SPIEGEL: Everyone has his own way of dealing with the past. There are those who would be proud of what their ancestors collected and would like to have it back. They are attached to family photos, and perhaps even the art their parents owned.

Rosenthal: That may be so, but it doesn't apply to me. I have no right to what my parents and grandparents achieved. And should a few people truly benefit from the fact that restitution is possible in their cases, while others, who endured equally terrible ordeals, receive nothing? That's unfair.

SPIEGEL: But by putting an end to restitution, you are rewarding precisely those stubborn people who still refuse to confront the past today. What museum provides even a reference to this history?
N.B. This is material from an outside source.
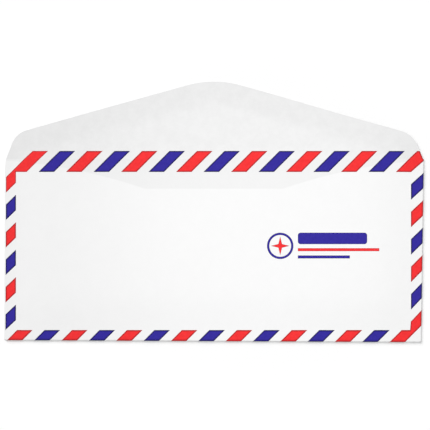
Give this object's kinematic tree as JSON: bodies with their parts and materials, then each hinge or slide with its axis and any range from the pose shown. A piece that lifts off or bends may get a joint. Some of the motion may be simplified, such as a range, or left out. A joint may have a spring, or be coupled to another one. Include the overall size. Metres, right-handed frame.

Rosenthal: But you also don't read, at the Louvre, that a given sculpture was once looted in Italy by Napoleon. This circumstance is nothing but a footnote in history today. The same applies to art that was looted from the palaces after the Russian Revolution. No reasonable person would hit upon the idea of returning the Impressionists and much of the other art that was taken from the aristocrats. At some point, probably relatively soon, we will feel the same way about the Nazi looting.

SPIEGEL: Even though more and more new books and studies have since appeared on the subject of looted art, many questions remain unanswered, and many cases are unresolved. There is no reason unfurl the cloak of silence once again.